El sustantivo pueblo es posiblemente una de las palabras que mayor cantidad de evocaciones y sentimientos nos producen de las letras castellanas. No se puede decir “pueblo” y no pensar en tradición, estirpe, trabajo, tranquilidad, libertad, costumbres, gastronomía, y un largo etcétera.
Pero, sin duda, si hay una palabra que contenga peso y singularidad, esa es “antepasados”; aquellas personas por las que, gracias a su vida y consejos, hoy somos lo que somos. Quienes nos dieron a conocer las facetas más olvidadas de nuestra tierra, procurando que aquellos últimos reductos que han desafiado a la historia no se vieran abocados a un olvido inminente.
Se tiene constancia de que las primeras muestras de presencia humana en la provincia de Cuenca se remontan al periodo Paleolítico, específicamente al paleolítico superior. Desde entonces, numerosos pueblos con diversas costumbres, hábitos y creencias han pisado las extensas tierras de nuestra provincia.

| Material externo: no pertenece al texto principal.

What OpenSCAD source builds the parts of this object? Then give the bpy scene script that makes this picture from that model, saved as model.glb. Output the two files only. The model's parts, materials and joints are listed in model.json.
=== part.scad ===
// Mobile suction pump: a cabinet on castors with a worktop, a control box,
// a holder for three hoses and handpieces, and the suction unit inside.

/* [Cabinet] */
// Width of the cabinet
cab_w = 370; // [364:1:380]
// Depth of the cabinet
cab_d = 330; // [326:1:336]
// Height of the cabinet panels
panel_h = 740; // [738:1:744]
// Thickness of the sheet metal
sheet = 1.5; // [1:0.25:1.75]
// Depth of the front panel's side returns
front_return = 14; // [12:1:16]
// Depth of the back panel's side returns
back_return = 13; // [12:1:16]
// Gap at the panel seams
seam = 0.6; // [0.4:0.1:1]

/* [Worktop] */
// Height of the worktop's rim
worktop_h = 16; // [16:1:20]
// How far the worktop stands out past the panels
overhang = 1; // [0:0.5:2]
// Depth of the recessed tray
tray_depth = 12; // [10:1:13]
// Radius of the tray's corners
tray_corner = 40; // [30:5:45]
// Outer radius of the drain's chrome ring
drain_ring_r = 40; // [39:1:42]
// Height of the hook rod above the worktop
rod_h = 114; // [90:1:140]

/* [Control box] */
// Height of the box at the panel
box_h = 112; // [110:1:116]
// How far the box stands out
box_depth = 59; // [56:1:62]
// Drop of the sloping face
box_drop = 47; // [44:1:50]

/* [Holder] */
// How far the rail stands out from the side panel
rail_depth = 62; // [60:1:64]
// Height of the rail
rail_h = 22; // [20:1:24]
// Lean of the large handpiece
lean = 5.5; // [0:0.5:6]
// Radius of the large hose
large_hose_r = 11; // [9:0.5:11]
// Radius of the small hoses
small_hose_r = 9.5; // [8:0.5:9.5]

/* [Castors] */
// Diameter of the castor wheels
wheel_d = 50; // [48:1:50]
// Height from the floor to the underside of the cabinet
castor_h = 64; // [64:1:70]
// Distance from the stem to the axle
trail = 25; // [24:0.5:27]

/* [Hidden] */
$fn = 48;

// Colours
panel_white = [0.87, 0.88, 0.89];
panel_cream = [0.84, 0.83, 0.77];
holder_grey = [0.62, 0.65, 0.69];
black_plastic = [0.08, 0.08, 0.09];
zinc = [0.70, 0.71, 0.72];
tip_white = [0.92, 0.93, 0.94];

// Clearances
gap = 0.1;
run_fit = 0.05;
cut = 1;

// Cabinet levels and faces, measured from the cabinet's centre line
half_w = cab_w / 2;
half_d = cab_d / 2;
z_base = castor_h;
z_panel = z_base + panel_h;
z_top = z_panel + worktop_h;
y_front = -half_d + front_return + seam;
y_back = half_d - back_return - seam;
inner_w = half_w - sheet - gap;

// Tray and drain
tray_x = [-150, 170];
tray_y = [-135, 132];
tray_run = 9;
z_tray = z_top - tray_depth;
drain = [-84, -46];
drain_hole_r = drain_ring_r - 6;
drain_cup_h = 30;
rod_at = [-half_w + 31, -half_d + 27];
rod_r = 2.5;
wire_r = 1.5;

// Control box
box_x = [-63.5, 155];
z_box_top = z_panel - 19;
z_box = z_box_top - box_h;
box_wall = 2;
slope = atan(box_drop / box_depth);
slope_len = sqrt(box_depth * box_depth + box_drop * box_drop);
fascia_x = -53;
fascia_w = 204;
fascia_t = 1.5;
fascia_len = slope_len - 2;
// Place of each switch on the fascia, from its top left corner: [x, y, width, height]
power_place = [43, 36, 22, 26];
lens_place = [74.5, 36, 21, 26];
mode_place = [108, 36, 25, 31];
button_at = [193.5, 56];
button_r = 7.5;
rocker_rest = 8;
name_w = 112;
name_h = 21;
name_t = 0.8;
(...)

Todos ellos han dejado tras de sí algo más que un recuerdo, más que una hoja de un libro de una olvidada biblioteca. Aquellos antiguos y lejanos inmigrantes, de una manera manifiesta, han determinado nuestra historia, cultura y sociedad actual.
La tradición, identidad de una tierra. Ese viejo olivo, cuyas raíces representan el conocimiento atesorado por nuestros antepasados y a las que permanecemos unidos a través de nuestros abuelos.
Abuelos que han mantenido el legado de nuestra tierra hasta nuestros días, enciclopedias vivas, hitos temporales que han sufrido en su devenir guerras, hambre, trabajo, penurias; pero que, con todo su esfuerzo, han logrado que nuestro país y nuestra sociedad hayan evolucionado a lo que somos hoy, una sociedad moderna de personas libres.
Raíces que sustentan el tronco y las ramas, nuestros padres, que imitando a los suyos, han conseguido mantener viva nuestra identidad. Finalmente, nosotros, las hojas de ese árbol encargadas de obtener la energía para el conjunto, los encargados de conservar los conocimientos de esa savia bruta ancestral para que los nuevos brotes puedan continuar con el legado.
Es cierto que este 2020 está siendo un año tremendamente triste para nuestros pueblos, que observan extrañados cómo sus plazas y calles, pese a acercarse el verano, siguen esperando vacías a los que un día pisaban diariamente sus serpenteantes tramos. A aquellos patronos y patronas, que este año no van a poder pasear sobre el hombro de sus fieles por sus villas, dando consuelo y esperanza a sus habitantes. Ermitas solo acompañadas por la naturaleza. Frontones y piscinas esperan un tiempo mejor para escuchar las risas de los niños.
No es la primera vez que hemos pasado por esto, y desgraciadamente no será la última. Pero, como tantas veces lo hemos hecho, venceremos esta pandemia y pronto volveremos a habitar calles y plazas. Y nuestros pueblos recobrarán la vida que este año no han podido disfrutar.